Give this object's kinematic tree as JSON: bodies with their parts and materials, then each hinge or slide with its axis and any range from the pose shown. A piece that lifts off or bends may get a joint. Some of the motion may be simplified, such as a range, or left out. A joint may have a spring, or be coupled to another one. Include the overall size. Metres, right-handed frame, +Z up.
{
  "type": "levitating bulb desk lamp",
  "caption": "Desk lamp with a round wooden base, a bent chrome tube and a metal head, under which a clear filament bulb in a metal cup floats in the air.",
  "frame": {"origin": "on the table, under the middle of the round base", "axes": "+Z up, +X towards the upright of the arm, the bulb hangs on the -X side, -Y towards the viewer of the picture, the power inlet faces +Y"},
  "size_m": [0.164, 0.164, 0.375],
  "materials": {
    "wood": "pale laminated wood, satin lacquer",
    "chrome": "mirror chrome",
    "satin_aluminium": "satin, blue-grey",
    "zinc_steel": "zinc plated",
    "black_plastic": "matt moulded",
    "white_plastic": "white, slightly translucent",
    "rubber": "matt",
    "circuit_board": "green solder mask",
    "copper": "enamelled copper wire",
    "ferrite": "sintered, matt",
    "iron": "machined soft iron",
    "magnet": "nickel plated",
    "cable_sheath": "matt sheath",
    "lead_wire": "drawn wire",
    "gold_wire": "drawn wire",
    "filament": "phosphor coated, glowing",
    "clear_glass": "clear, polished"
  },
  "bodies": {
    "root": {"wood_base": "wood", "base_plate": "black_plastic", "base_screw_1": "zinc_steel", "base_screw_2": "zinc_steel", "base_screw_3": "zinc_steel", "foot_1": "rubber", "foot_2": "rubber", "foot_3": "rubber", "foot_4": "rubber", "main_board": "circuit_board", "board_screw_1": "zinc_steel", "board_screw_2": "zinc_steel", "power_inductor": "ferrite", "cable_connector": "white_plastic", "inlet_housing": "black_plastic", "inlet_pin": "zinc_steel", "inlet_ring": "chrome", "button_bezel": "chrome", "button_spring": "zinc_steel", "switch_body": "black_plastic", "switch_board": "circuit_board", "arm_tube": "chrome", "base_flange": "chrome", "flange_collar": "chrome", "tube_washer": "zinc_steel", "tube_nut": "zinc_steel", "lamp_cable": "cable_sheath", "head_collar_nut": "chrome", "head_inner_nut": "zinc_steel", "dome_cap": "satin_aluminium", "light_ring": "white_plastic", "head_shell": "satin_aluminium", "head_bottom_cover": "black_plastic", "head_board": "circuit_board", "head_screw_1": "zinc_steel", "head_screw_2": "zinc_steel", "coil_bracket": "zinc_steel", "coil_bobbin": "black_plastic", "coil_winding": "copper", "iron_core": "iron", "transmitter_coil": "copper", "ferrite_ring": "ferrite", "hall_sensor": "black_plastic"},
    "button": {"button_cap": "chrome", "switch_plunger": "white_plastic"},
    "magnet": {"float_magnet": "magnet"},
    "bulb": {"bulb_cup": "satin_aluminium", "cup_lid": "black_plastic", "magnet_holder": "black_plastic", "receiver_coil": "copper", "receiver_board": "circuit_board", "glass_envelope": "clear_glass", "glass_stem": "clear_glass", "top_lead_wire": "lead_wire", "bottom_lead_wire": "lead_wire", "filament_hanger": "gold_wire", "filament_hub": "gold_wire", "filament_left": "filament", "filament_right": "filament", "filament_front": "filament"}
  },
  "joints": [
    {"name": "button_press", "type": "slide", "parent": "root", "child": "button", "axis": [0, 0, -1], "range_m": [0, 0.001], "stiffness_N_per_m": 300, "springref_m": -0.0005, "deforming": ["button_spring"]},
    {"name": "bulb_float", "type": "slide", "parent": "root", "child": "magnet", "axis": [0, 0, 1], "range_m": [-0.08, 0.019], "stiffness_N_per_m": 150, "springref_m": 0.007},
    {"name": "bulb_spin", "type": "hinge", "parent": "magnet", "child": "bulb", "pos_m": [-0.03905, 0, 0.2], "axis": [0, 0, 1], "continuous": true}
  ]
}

◆ ◆ ◆ ◆ ◆

**REQUIREMENT**
Set every line of the listing down word for word.

**EXPECTED ANSWER**
Give this object's kinematic tree as JSON: bodies with their parts and materials, then each hinge or slide with its axis and any range from the pose shown. A piece that lifts off or bends may get a joint. Some of the motion may be simplified, such as a range, or left out. A joint may have a spring, or be coupled to another one. Include the overall size. Metres, right-handed frame, +Z up.
{
  "type": "levitating bulb desk lamp",
  "caption": "Desk lamp with a round wooden base, a bent chrome tube and a metal head, under which a clear filament bulb in a metal cup floats in the air.",
  "frame": {"origin": "on the table, under the middle of the round base", "axes": "+Z up, +X towards the upright of the arm, the bulb hangs on the -X side, -Y towards the viewer of the picture, the power inlet faces +Y"},
  "size_m": [0.164, 0.164, 0.375],
  "materials": {
    "wood": "pale laminated wood, satin lacquer",
    "chrome": "mirror chrome",
    "satin_aluminium": "satin, blue-grey",
    "zinc_steel": "zinc plated",
    "black_plastic": "matt moulded",
    "white_plastic": "white, slightly translucent",
    "rubber": "matt",
    "circuit_board": "green solder mask",
    "copper": "enamelled copper wire",
    "ferrite": "sintered, matt",
    "iron": "machined soft iron",
    "magnet": "nickel plated",
    "cable_sheath": "matt sheath",
    "lead_wire": "drawn wire",
    "gold_wire": "drawn wire",
    "filament": "phosphor coated, glowing",
    "clear_glass": "clear, polished"
  },
  "bodies": {
    "root": {"wood_base": "wood", "base_plate": "black_plastic", "base_screw_1": "zinc_steel", "base_screw_2": "zinc_steel", "base_screw_3": "zinc_steel", "foot_1": "rubber", "foot_2": "rubber", "foot_3": "rubber", "foot_4": "rubber", "main_board": "circuit_board", "board_screw_1": "zinc_steel", "board_screw_2": "zinc_steel", "power_inductor": "ferrite", "cable_connector": "white_plastic", "inlet_housing": "black_plastic", "inlet_pin": "zinc_steel", "inlet_ring": "chrome", "button_bezel": "chrome", "button_spring": "zinc_steel", "switch_body": "black_plastic", "switch_board": "circuit_board", "arm_tube": "chrome", "base_flange": "chrome", "flange_collar": "chrome", "tube_washer": "zinc_steel", "tube_nut": "zinc_steel", "lamp_cable": "cable_sheath", "head_collar_nut": "chrome", "head_inner_nut": "zinc_steel", "dome_cap": "satin_aluminium", "light_ring": "white_plastic", "head_shell": "satin_aluminium", "head_bottom_cover": "black_plastic", "head_board": "circuit_board", "head_screw_1": "zinc_steel", "head_screw_2": "zinc_steel", "coil_bracket": "zinc_steel", "coil_bobbin": "black_plastic", "coil_winding": "copper", "iron_core": "iron", "transmitter_coil": "copper", "ferrite_ring": "ferrite", "hall_sensor": "black_plastic"},
    "button": {"button_cap": "chrome", "switch_plunger": "white_plastic"},
    "magnet": {"float_magnet": "magnet"},
    "bulb": {"bulb_cup": "satin_aluminium", "cup_lid": "black_plastic", "magnet_holder": "black_plastic", "receiver_coil": "copper", "receiver_board": "circuit_board", "glass_envelope": "clear_glass", "glass_stem": "clear_glass", "top_lead_wire": "lead_wire", "bottom_lead_wire": "lead_wire", "filament_hanger": "gold_wire", "filament_hub": "gold_wire", "filament_left": "filament", "filament_right": "filament", "filament_front": "filament"}
  },
  "joints": [
    {"name": "button_press", "type": "slide", "parent": "root", "child": "button", "axis": [0, 0, -1], "range_m": [0, 0.001], "stiffness_N_per_m": 300, "springref_m": -0.0005, "deforming": ["button_spring"]},
    {"name": "bulb_float", "type": "slide", "parent": "root", "child": "magnet", "axis": [0, 0, 1], "range_m": [-0.08, 0.019], "stiffness_N_per_m": 150, "springref_m": 0.007},
    {"name": "bulb_spin", "type": "hinge", "parent": "magnet", "child": "bulb", "pos_m": [-0.03905, 0, 0.2], "axis": [0, 0, 1], "continuous": true}
  ]
}